■ **EXERCISE DETAILS**:
Reproduce the listing that follows with no differences at all.

---*---

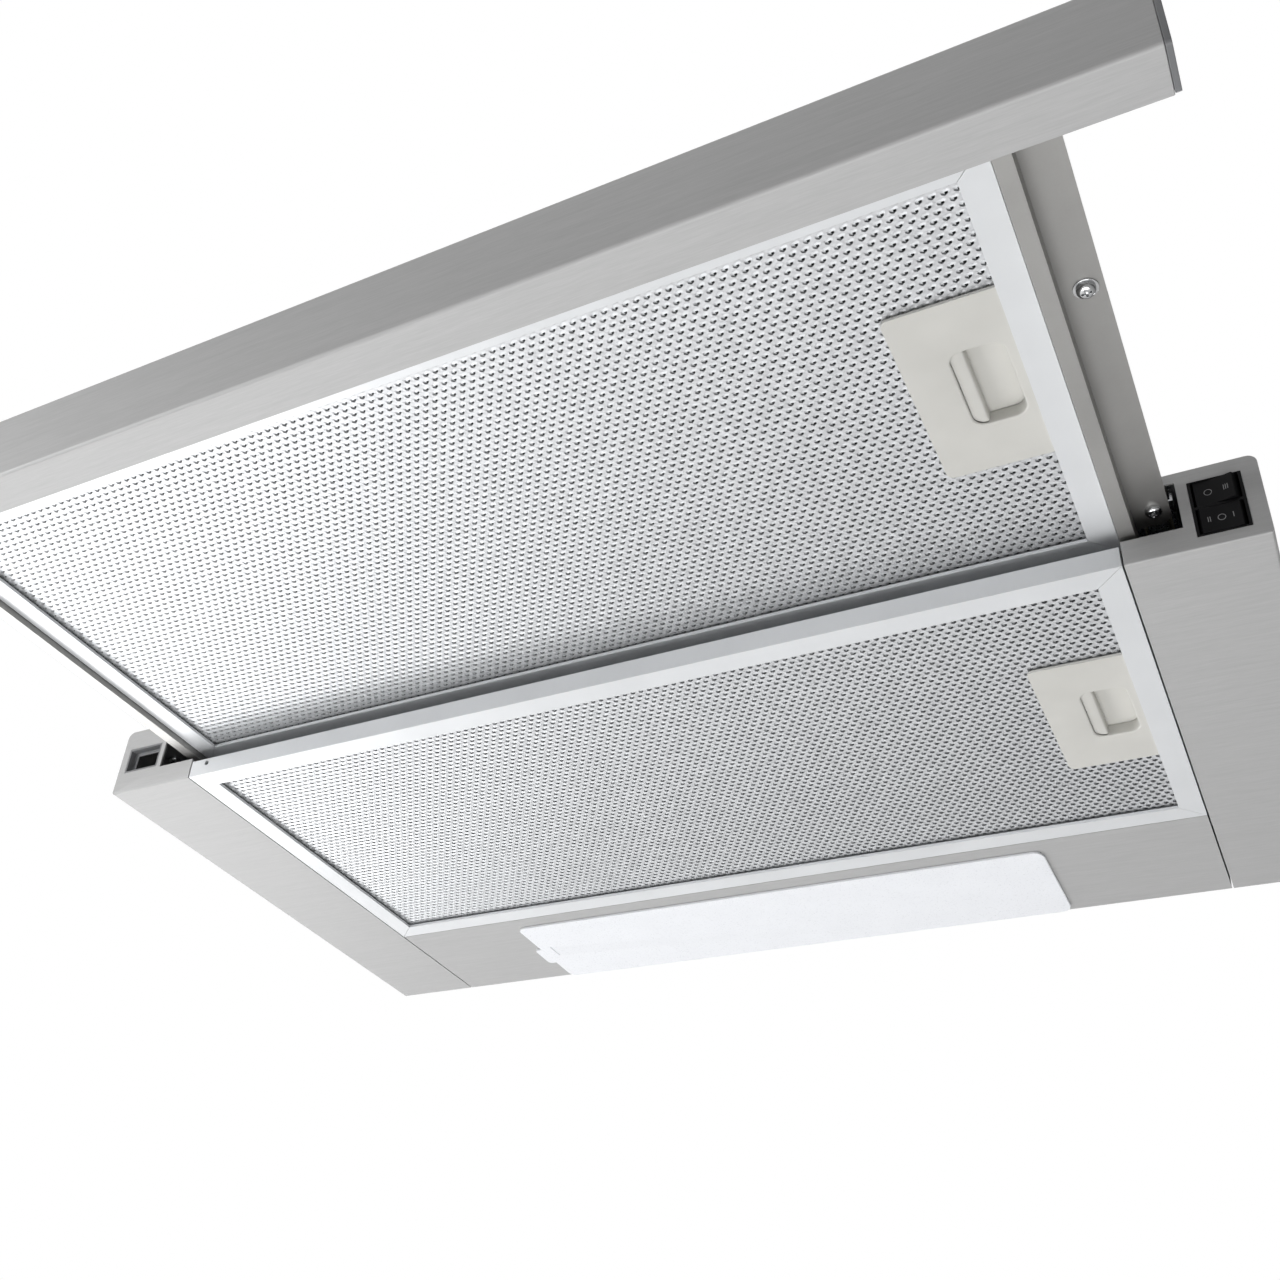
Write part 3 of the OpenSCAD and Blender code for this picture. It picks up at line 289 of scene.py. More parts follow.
def add_node(tree, kind, settings=None, links=None):
    """Adds a node; settings set its fields or inputs, links join sockets to its inputs."""
    node = tree.nodes.new(kind)
    for key, value in (settings or {}).items():
        if isinstance(key, int) or key in node.inputs:
            node.inputs[key].default_value = value
        else:
            setattr(node, key, value)
    for key, socket in (links or {}).items():
        tree.links.new(socket, node.inputs[key])
    return node


def start_finish(name, values):
    """A new material: its node tree, its shader with plain values, and Object places."""
    material = bpy.data.materials.new(name)
    material.use_nodes = True
    tree = material.node_tree
    shader = tree.nodes["Principled BSDF"]
    for key, value in values.items():
        shader.inputs[key].default_value = value
    place = add_node(tree, "ShaderNodeTexCoord").outputs["Object"]
    return material, tree, shader, place


def dress(tree, shader, colour_by, dark, light, rough_by, roughness, bump_by, depth_mm):
    """Joins three patterns to a shader: one tints it, one varies its gloss, one dents it."""
    spread = add_node(tree, "ShaderNodeMapRange", NOISE_SPAN, {"Value": colour_by})
    tint = add_node(tree, "ShaderNodeMix", {"data_type": "RGBA", 6: linear(dark), 7: linear(light)},
                    {0: spread.outputs["Result"]})
    gloss = add_node(tree, "ShaderNodeMapRange",
                     {**NOISE_SPAN, "To Min": roughness[0], "To Max": roughness[1]}, {"Value": rough_by})
    dents = add_node(tree, "ShaderNodeBump", {"Distance": depth_mm * MM, "Strength": 0.5},
                     {"Height": bump_by})
    tree.links.new(tint.outputs[2], shader.inputs["Base Color"])
    tree.links.new(gloss.outputs["Result"], shader.inputs["Roughness"])
    tree.links.new(dents.outputs["Normal"], shader.inputs["Normal"])


print("a mid grey of #808080 is", round(linear("#808080")[0], 3), "in linear light")

# %% [markdown]
# ### Brushed stainless steel
#
# The visible panels are ferritic stainless sheet that was drawn past an abrasive belt.
# The belt leaves fine parallel scratches along the sheet's length, here along X. Real
# scratches are hundredths of a millimetre wide, too fine for a picture of a whole hood,
# so they are drawn 0.4 mm wide and 9 mm long, with some broader, fainter streaks.

# %% Brushed stainless steel
SCRATCH_MM = (9, 0.4, 0.4)
STREAK_MM = (40, 2, 2)
panel_steel, tree, shader, place = start_finish(
    "brushed_stainless_steel", {"Metallic": 0.2, "Specular IOR Level": 0.3})
fine_place = add_node(tree, "ShaderNodeMapping", {"Scale": [1 / (size * MM) for size in SCRATCH_MM]},
                      {"Vector": place})
broad_place = add_node(tree, "ShaderNodeMapping", {"Scale": [1 / (size * MM) for size in STREAK_MM]},
                       {"Vector": place})
scratches = add_node(tree, "ShaderNodeTexNoise", {"Scale": 1, "Detail": 3},
                     {"Vector": fine_place.outputs["Vector"]}).outputs["Fac"]
streaks = add_node(tree, "ShaderNodeTexNoise", {"Scale": 1, "Detail": 2},
                   {"Vector": broad_place.outputs["Vector"]}).outputs["Fac"]
both = add_node(tree, "ShaderNodeMix", {"data_type": "FLOAT", 0: 0.3}, {2: scratches, 3: streaks})
dress(tree, shader, both.outputs[0], "#ACACAC", "#B8B8B8", scratches, (0.52, 0.62), scratches, 0.006)
print("made", panel_steel.name)

# %% [markdown]
# ### Zinc-coated sheet
#
# The hidden cover and the tray's top are hot-dip zinc-coated sheet. Its zinc froze in
# flat crystals some 10 mm across, each with its own grey. A cell pattern draws such
# crystals directly, where plain noise would look like clouds.

# %% Zinc-coated sheet
zinc, tree, shader, place = start_finish("zinc_coated_sheet", {"Metallic": 0.45})
crystals = add_node(tree, "ShaderNodeTexVoronoi", {"Scale": 1 / (11 * MM)}, {"Vector": place})
grey = add_node(tree, "ShaderNodeSeparateColor", {}, {"Color": crystals.outputs["Color"]}).outputs["Red"]
frost = add_node(tree, "ShaderNodeTexNoise", {"Scale": 1 / (1.2 * MM), "Detail": 3}, {"Vector": place})
mixed = add_node(tree, "ShaderNodeMix", {"data_type": "FLOAT", 0: 0.5}, {2: grey, 3: frost.outputs["Fac"]})
dress(tree, shader, mixed.outputs[0], "#A4A7A9", "#B7BABC", mixed.outputs[0], (0.34, 0.48),
      mixed.outputs[0], 0.02)
print("made", zinc.name)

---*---

■ **COMPLETE ANSWER**:
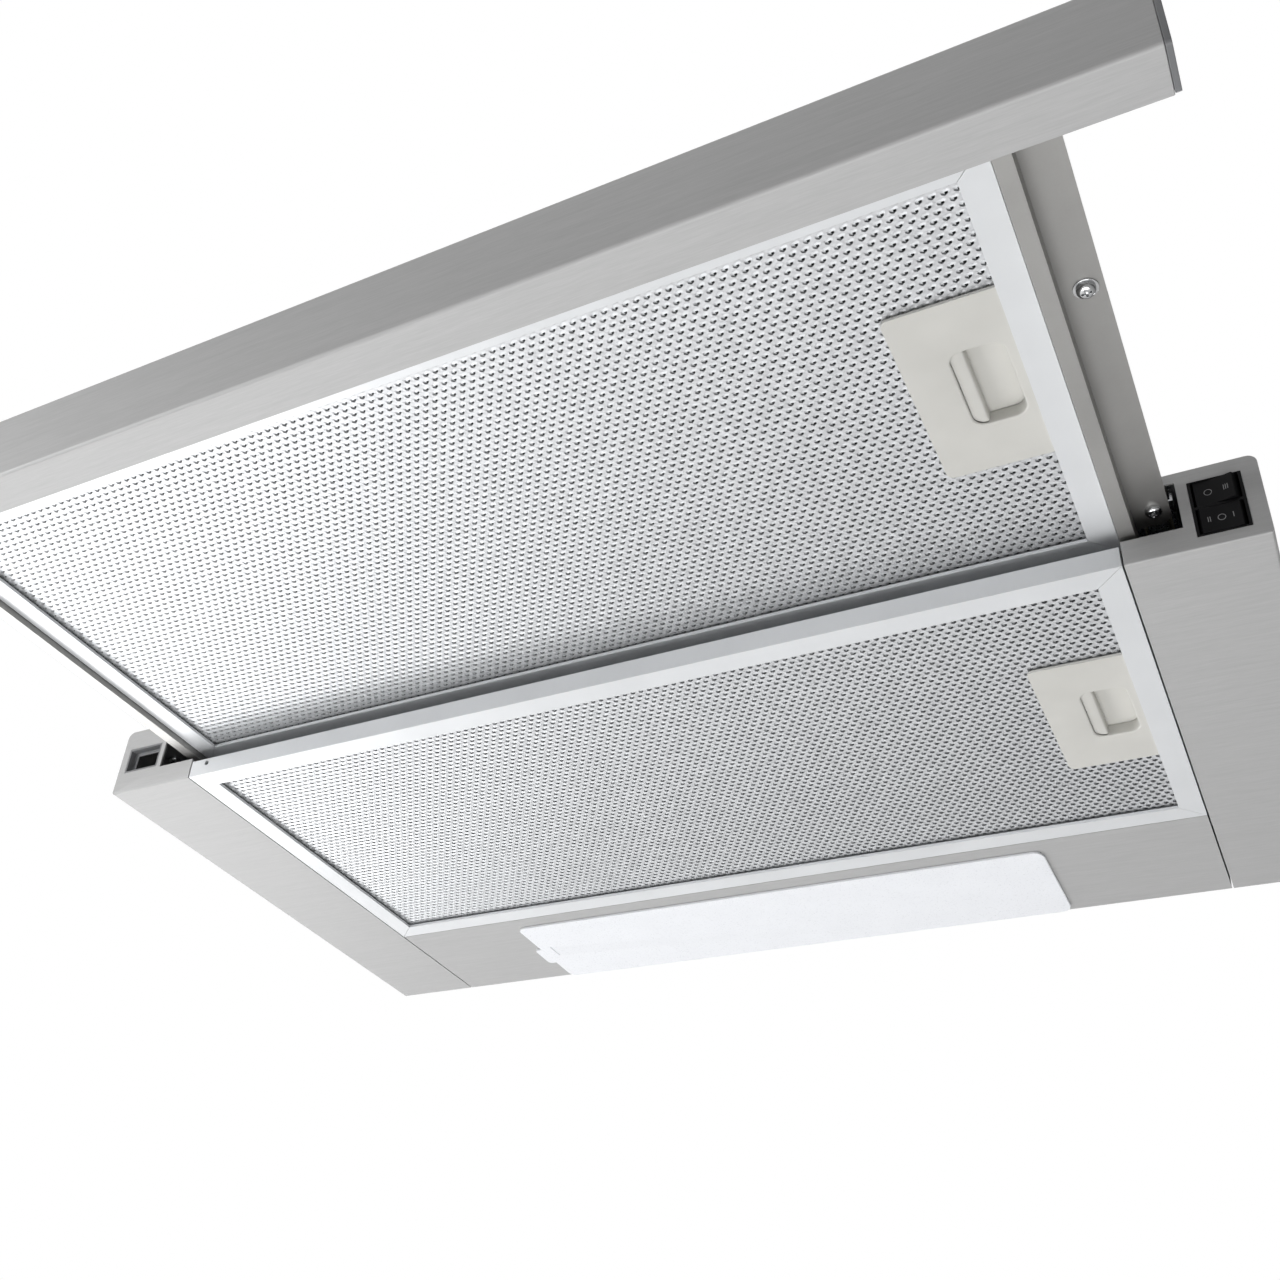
Write part 3 of the OpenSCAD and Blender code for this picture. It picks up at line 289 of scene.py. More parts follow.
def add_node(tree, kind, settings=None, links=None):
    """Adds a node; settings set its fields or inputs, links join sockets to its inputs."""
    node = tree.nodes.new(kind)
    for key, value in (settings or {}).items():
        if isinstance(key, int) or key in node.inputs:
            node.inputs[key].default_value = value
        else:
            setattr(node, key, value)
    for key, socket in (links or {}).items():
        tree.links.new(socket, node.inputs[key])
    return node


def start_finish(name, values):
    """A new material: its node tree, its shader with plain values, and Object places."""
    material = bpy.data.materials.new(name)
    material.use_nodes = True
    tree = material.node_tree
    shader = tree.nodes["Principled BSDF"]
    for key, value in values.items():
        shader.inputs[key].default_value = value
    place = add_node(tree, "ShaderNodeTexCoord").outputs["Object"]
    return material, tree, shader, place


def dress(tree, shader, colour_by, dark, light, rough_by, roughness, bump_by, depth_mm):
    """Joins three patterns to a shader: one tints it, one varies its gloss, one dents it."""
    spread = add_node(tree, "ShaderNodeMapRange", NOISE_SPAN, {"Value": colour_by})
    tint = add_node(tree, "ShaderNodeMix", {"data_type": "RGBA", 6: linear(dark), 7: linear(light)},
                    {0: spread.outputs["Result"]})
    gloss = add_node(tree, "ShaderNodeMapRange",
                     {**NOISE_SPAN, "To Min": roughness[0], "To Max": roughness[1]}, {"Value": rough_by})
    dents = add_node(tree, "ShaderNodeBump", {"Distance": depth_mm * MM, "Strength": 0.5},
                     {"Height": bump_by})
    tree.links.new(tint.outputs[2], shader.inputs["Base Color"])
    tree.links.new(gloss.outputs["Result"], shader.inputs["Roughness"])
    tree.links.new(dents.outputs["Normal"], shader.inputs["Normal"])


print("a mid grey of #808080 is", round(linear("#808080")[0], 3), "in linear light")

# %% [markdown]
# ### Brushed stainless steel
#
# The visible panels are ferritic stainless sheet that was drawn past an abrasive belt.
# The belt leaves fine parallel scratches along the sheet's length, here along X. Real
# scratches are hundredths of a millimetre wide, too fine for a picture of a whole hood,
# so they are drawn 0.4 mm wide and 9 mm long, with some broader, fainter streaks.

# %% Brushed stainless steel
SCRATCH_MM = (9, 0.4, 0.4)
STREAK_MM = (40, 2, 2)
panel_steel, tree, shader, place = start_finish(
    "brushed_stainless_steel", {"Metallic": 0.2, "Specular IOR Level": 0.3})
fine_place = add_node(tree, "ShaderNodeMapping", {"Scale": [1 / (size * MM) for size in SCRATCH_MM]},
                      {"Vector": place})
broad_place = add_node(tree, "ShaderNodeMapping", {"Scale": [1 / (size * MM) for size in STREAK_MM]},
                       {"Vector": place})
scratches = add_node(tree, "ShaderNodeTexNoise", {"Scale": 1, "Detail": 3},
                     {"Vector": fine_place.outputs["Vector"]}).outputs["Fac"]
streaks = add_node(tree, "ShaderNodeTexNoise", {"Scale": 1, "Detail": 2},
                   {"Vector": broad_place.outputs["Vector"]}).outputs["Fac"]
both = add_node(tree, "ShaderNodeMix", {"data_type": "FLOAT", 0: 0.3}, {2: scratches, 3: streaks})
dress(tree, shader, both.outputs[0], "#ACACAC", "#B8B8B8", scratches, (0.52, 0.62), scratches, 0.006)
print("made", panel_steel.name)

# %% [markdown]
# ### Zinc-coated sheet
#
# The hidden cover and the tray's top are hot-dip zinc-coated sheet. Its zinc froze in
# flat crystals some 10 mm across, each with its own grey. A cell pattern draws such
# crystals directly, where plain noise would look like clouds.

# %% Zinc-coated sheet
zinc, tree, shader, place = start_finish("zinc_coated_sheet", {"Metallic": 0.45})
crystals = add_node(tree, "ShaderNodeTexVoronoi", {"Scale": 1 / (11 * MM)}, {"Vector": place})
grey = add_node(tree, "ShaderNodeSeparateColor", {}, {"Color": crystals.outputs["Color"]}).outputs["Red"]
frost = add_node(tree, "ShaderNodeTexNoise", {"Scale": 1 / (1.2 * MM), "Detail": 3}, {"Vector": place})
mixed = add_node(tree, "ShaderNodeMix", {"data_type": "FLOAT", 0: 0.5}, {2: grey, 3: frost.outputs["Fac"]})
dress(tree, shader, mixed.outputs[0], "#A4A7A9", "#B7BABC", mixed.outputs[0], (0.34, 0.48),
      mixed.outputs[0], 0.02)
print("made", zinc.name)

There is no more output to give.